Jerryson's essay on the contemporary Thai soldier-monks proposes a simple 
notion that is worth considering in this regard. While we all agree that 
there has been a strong pacifist line to Buddhism, there nonetheless have 
been periods -- among all forms of Buddhism -- where violence and ways of 
sanctioning it have occurred. There is what Jerryson calls a "latent" 
militarism that only emerges in certain types of circumstances and 
occasions. It would be important to study and analyze what those 
circumstances are -- again, something impossible to do if one pretends they 
don't exist or are not worth examining carefully.

>This fits the common
> pattern of pairing a psychological description (dhammādhiṭṭhāna) with a
> description in terms of a deity (puggalādhiṭṭhāna). So it is a fairly
> natural development.

I have no disagreement with this. Just trying to make sure the latter isn't 
neglected.

> We might want to give this a psychological interpretation: guilt and
> internal conflict generates the vision of a hostile entity. Whether
> mental states correspond to something out there is a whole other issue.

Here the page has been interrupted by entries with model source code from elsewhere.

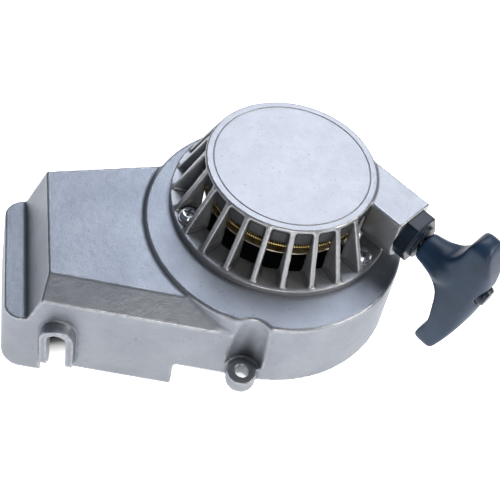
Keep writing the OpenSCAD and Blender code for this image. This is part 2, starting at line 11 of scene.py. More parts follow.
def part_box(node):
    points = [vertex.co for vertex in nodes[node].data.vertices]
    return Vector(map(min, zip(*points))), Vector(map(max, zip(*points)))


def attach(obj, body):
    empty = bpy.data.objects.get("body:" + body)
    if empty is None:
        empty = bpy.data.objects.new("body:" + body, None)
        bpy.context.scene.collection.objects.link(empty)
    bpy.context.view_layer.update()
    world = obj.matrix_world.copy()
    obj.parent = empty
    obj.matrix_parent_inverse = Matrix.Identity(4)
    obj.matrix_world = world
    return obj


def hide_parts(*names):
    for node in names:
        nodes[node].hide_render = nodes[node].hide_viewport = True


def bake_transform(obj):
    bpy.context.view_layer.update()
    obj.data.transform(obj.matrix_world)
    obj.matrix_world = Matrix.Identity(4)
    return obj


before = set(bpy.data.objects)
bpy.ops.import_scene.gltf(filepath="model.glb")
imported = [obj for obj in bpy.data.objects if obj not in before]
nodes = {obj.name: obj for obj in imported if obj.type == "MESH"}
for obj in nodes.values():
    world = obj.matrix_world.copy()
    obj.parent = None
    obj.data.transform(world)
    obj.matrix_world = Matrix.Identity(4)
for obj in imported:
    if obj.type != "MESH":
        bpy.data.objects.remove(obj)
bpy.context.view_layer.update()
mm = 0.001
print("frame loaded:", len(nodes), "solids")


def srgb(text, alpha=1.0):
    # "#rrggbb" as the linear colour that shaders want
    parts = [int(text[i:i + 2], 16) / 255 for i in (1, 3, 5)]
    return [c / 12.92 if c <= 0.04045 else ((c + 0.055) / 1.055) ** 2.4 for c in parts] + [alpha]


def addNode(tree, kind, links=None, **settings):
    # links: socket -> another node's output, or a plain value
    node = tree.nodes.new(kind)
    for key, value in settings.items():
        setattr(node, key, value)
    for socket, source in (links or {}).items():
        if isinstance(source, bpy.types.NodeSocket):
            tree.links.new(source, node.inputs[socket])
        else:
            node.inputs[socket].default_value = source
    return node


def newMaterial(name):
    material = bpy.data.materials.new(name)
    material.use_nodes = True
    tree = material.node_tree
    tree.nodes.clear()
    shader = addNode(tree, "ShaderNodeBsdfPrincipled")
    output = addNode(tree, "ShaderNodeOutputMaterial", {"Surface": shader.outputs["BSDF"]})
    output.target = "ALL"
    return material, tree, shader


def noiseAt(tree, place, grainSize, detail=3.0, rough=0.5):
    # grainSize in mm; object coordinates are in metres
    return addNode(tree, "ShaderNodeTexNoise", {"Vector": place, "Scale": 1 / (grainSize * mm),
                   "Detail": detail, "Roughness": rough}).outputs["Fac"]


def ramp(tree, factor, low, high, start=(0, 0, 0, 1), end=(1, 1, 1, 1)):
    node = addNode(tree, "ShaderNodeValToRGB", {"Fac": factor})
    node.color_ramp.elements[0].position, node.color_ramp.elements[0].color = low, start
    node.color_ramp.elements[1].position, node.color_ramp.elements[1].color = high, end
    return node.outputs["Color"]


def mixColour(tree, factor, a, b):
    # the mix node's colour sockets are numbers 6 and 7, and its colour result is number 2
    return addNode(tree, "ShaderNodeMix", {0: factor, 6: a, 7: b}, data_type="RGBA").outputs[2]


def calc(tree, operation, *sources):
    # works in material trees and geometry trees alike
    return addNode(tree, "ShaderNodeMath", dict(enumerate(sources)), operation=operation).outputs[0]


def castAluminium(name, look):
    # die-cast aluminium, tumbled, not machined: satin metal with a fine grain, stains, rubbed edges with a
    # painted highlight, and painted shade in creases and inside
    material, tree, shader = newMaterial(name)
    place = addNode(tree, "ShaderNodeTexCoord").outputs["Object"]
    stain = noiseAt(tree, place, look["stainSize"], 4, 0.6)
    grain = noiseAt(tree, place, look["grainSize"], 3, 0.6)
    colour = mixColour(tree, ramp(tree, stain, 0.35, 0.68), srgb(look["dark"]), srgb(look["light"]))
    speck = ramp(tree, noiseAt(tree, place, look["speckSize"], 2, 0.5), 0.66, 0.74)
    colour = mixColour(tree, calc(tree, "MULTIPLY", speck, 0.35), colour, srgb(look["speck"]))
    colour = mixColour(tree, ramp(tree, grain, 0.3, 0.7, (0.86, 0.86, 0.86, 1)), srgb("#000000"), colour)
    edge = addNode(tree, "ShaderNodeAttribute", attribute_name="edge").outputs["Fac"]
    scuff = noiseAt(tree, place, 4.0, 4, 0.7)
    # rubbed edges, partly a painted highlight: convex edges turn lighter in scuffed patches
    wearAndHighlight = calc(tree, "MULTIPLY", ramp(tree, edge, look["wearAndHighlightFrom"], 0.95), ramp(tree, scuff, 0.30, 0.60))
    # painted shade: the colour darkens in creases
    creaseShade = calc(tree, "MULTIPLY", ramp(tree, edge, 0.08, 0.36, (1, 1, 1, 1), (0, 0, 0, 1)), 0.4)
    # painted shade: the inside, where little light reaches, turns near black
    innerShade = addNode(tree, "ShaderNodeAttribute", attribute_name="innerShade").outputs["Fac"]
    colour = mixColour(tree, calc(tree, "MULTIPLY", wearAndHighlight, 0.3), colour, srgb(look["wearAndHighlight"]))
    colour = mixColour(tree, creaseShade, colour, srgb(look["creaseShade"]))
    colour = mixColour(tree, calc(tree, "MULTIPLY", innerShade, 0.9), colour, srgb(look["innerShade"]))
    tree.links.new(colour, shader.inputs["Base Color"])
    rough = calc(tree, "MULTIPLY_ADD", grain, 0.16, look["roughness"] - 0.08)
    rough = calc(tree, "MULTIPLY_ADD", wearAndHighlight, -0.12, rough)
    tree.links.new(rough, shader.inputs["Roughness"])
    shader.inputs["Metallic"].default_value = look["metallic"]
    height = calc(tree, "MULTIPLY_ADD", noiseAt(tree, place, look["waveSize"], 2, 0.5), 1.4, grain)
    bump = addNode(tree, "ShaderNodeBump", {"Height": height, "Strength": look["bump"], "Distance": 0.12 * mm})
    tree.links.new(bump.outputs["Normal"], shader.inputs["Normal"])
    return material


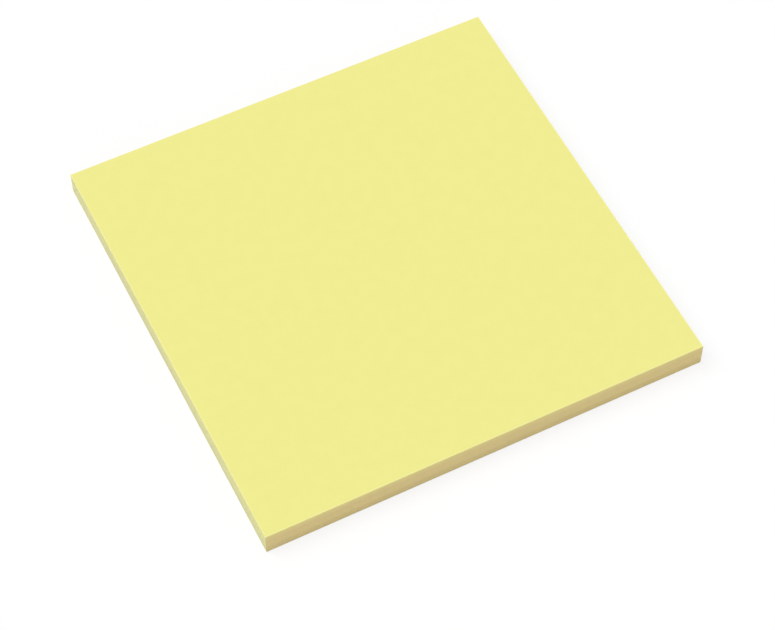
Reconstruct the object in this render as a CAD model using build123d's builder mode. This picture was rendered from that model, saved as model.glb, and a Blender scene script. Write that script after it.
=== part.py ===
"""A square sticky note pad: a block of plain notes, trimmed flush, stuck down on one backing sheet.

Each note carries a band of weak adhesive on its underside along the glued edge, and is free along
the other three, so the notes peel off the top one at a time.

Frame: millimetres, +Z up through the notes. The origin is the centre of the pad's footprint, on
the face it lies on. +Y points at the glued edge and -Y at the free edge that is lifted first.
"""

import os

from build123d import *

# Driving dimensions
NOTE_WIDTH = 76.0  # along X, parallel to the glued edge
NOTE_LENGTH = 76.0  # along Y, from the free edge to the glued edge
NOTE_PITCH = 0.09  # one note with its share of the adhesive and the air under it
NOTE_COUNT = 50
BACKING_THICKNESS = 0.1  # release-coated sheet under the last note

# Heights that follow from them
BLOCK_THICKNESS = NOTE_COUNT * NOTE_PITCH
PAD_THICKNESS = BACKING_THICKNESS + BLOCK_THICKNESS

os.makedirs("parts", exist_ok=True)

# Backing sheet: cut in the same stroke as the notes, so it has their outline.
with BuildPart() as backing_sheet:
    with BuildSketch(Plane.XY):
        Rectangle(NOTE_WIDTH, NOTE_LENGTH)
    extrude(amount=BACKING_THICKNESS)
backing_sheet.part.label = "backing_sheet"

# Note block: all the notes as one solid, seated on the backing sheet.
with BuildPart() as note_block:
    with BuildSketch(Plane.XY.offset(BACKING_THICKNESS)):
        Rectangle(NOTE_WIDTH, NOTE_LENGTH)
    extrude(amount=BLOCK_THICKNESS)
note_block.part.label = "note_block"

for piece in (backing_sheet, note_block):
    export_step(piece.part, f"parts/{piece.part.label}.step")

print(f"pad {NOTE_WIDTH} x {NOTE_LENGTH} x {PAD_THICKNESS:.2f} mm, {NOTE_COUNT} notes")
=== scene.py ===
"""A square sticky note pad: fifty yellow notes, trimmed flush with their backing sheet.

The notes are held by a band of weak adhesive along the +Y edge and lie loose along the other three.
Each note is a sheet of its own. The pad stands in three pieces: the top note, the notes under it and
the backing sheet. One Geometry Nodes tree makes all three, as stacks of forty-nine, one and one.
"""

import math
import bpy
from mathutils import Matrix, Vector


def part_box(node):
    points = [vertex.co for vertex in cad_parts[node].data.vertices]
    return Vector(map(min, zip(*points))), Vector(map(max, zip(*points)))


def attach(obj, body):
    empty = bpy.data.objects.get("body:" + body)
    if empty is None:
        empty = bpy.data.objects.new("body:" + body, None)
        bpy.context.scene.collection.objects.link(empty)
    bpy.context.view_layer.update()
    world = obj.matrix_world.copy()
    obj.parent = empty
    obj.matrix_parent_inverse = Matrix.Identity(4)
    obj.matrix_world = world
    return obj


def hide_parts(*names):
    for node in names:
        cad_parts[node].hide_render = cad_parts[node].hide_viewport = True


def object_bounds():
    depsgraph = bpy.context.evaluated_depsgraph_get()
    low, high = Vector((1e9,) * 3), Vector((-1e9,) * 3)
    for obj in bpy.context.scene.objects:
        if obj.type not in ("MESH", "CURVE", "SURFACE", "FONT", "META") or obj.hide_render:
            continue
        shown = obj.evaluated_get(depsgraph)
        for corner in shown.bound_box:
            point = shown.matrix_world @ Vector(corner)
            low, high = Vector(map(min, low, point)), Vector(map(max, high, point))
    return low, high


bl_info = {
    "name": "Sticky Note Pad",
    "version": (1, 0, 0),
    "blender": (4, 5, 0),
    "location": "3D Viewport > Sidebar > Note Pad",
    "description": "Builds a pad of self-stick notes on a pale studio floor",
    "category": "Object",
}

from typing import NamedTuple

import bpy
from mathutils import Matrix, Vector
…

And we might want to propose other psychological interpretations, or propose 
interpretations that are not merely psychological. (I will illustrate why 
that may be important from an ethical standpoint in a different post, when I 
get a chance)

> [Interestingly Dhammapāla's subcommentary asks: "Why is Vajirapāṇi
> standing there ? Feeling compassion like the Lord, he has fashioned a
> large and fearful body and stands in the air in front of Saccaka holding
> a vajira, thinking that he will scare Saccaka and dispel this wrong
> view. He has no desire to split Saccaka's head; for no-one can be harmed
> in  front of the Lord."]

Since this directly contradicts what the text has Vajirapani think -- the 
original makes clear that he is not bluffing but ready to carry it through 
should the silent one fail to speak up -- this is no more than the common 
gesture of a commentator sanitizing the text, hoping to convince readers 
that it doesn't say what it says. That is interesting, since it shows his 
discomfort, and his attempt to assuage the discomfort of other readers. That 
he is sufficiently discomforted to feel obliged to contradict the text 
indicates that he sees something unacceptable there, something he is trying 
to make go away.

> The terrified Saccaka seeks protection from the Lord and declares that
> he will answer the question. Although the word saraṇa is found, it is
> used in its general sense with two synonyms for a locus of protection.
> There is no conversion and no taking of refuges or becoming a disciple.
>
> The debate continues and Saccaka is further humbled. Eventually he asks
> the Buddha for further teachings. Finally he acknowledges that he had
> been bold and impudent in challenging the Buddha to debate.
>
> The discourse does not conclude with Saccaka becoming a disciple or
> taking refuge. However, he does invite the Buddha and his monks to a
> public meal and invites the nobles to participate. So Saccaka respects
> the Buddha after the debate but remains a Jain.

I am not convinced. This is the "Lesser" Saccaka sutta. It is followed by 
the "Greater" Saccaka sutta. The discussion there feels very much like a 
disciple asking questions. The commentaries say he had four sisters, all 
skilled debaters as well (acquired from their Nigantha parents). They 
debated Sariputta, were defeated and became Arhats. If they converted, why 
didn't he?

Otherwise your summary of the sutta is fine. The one thing I would add is 
that the 500 "nobles" are Licchavis -- a Warrior caste depicted in other 
Buddhist texts as spartan, rough warrior types, skilled in archery and 
martial arts, and that this violent, gruff atmosphere permeates the whole 
sutta. When Buddha is defeating Saccaka, one of the Licchavis compares it 
someone plucking off the legs of a crab when they pop out, which he 
describes in vivid, cruel detail. Since the subject of "violence" itself is 
never taken up, this remains a subtopic, though infusing the entire sutta --  
leaving it to readers and commentators to sort out.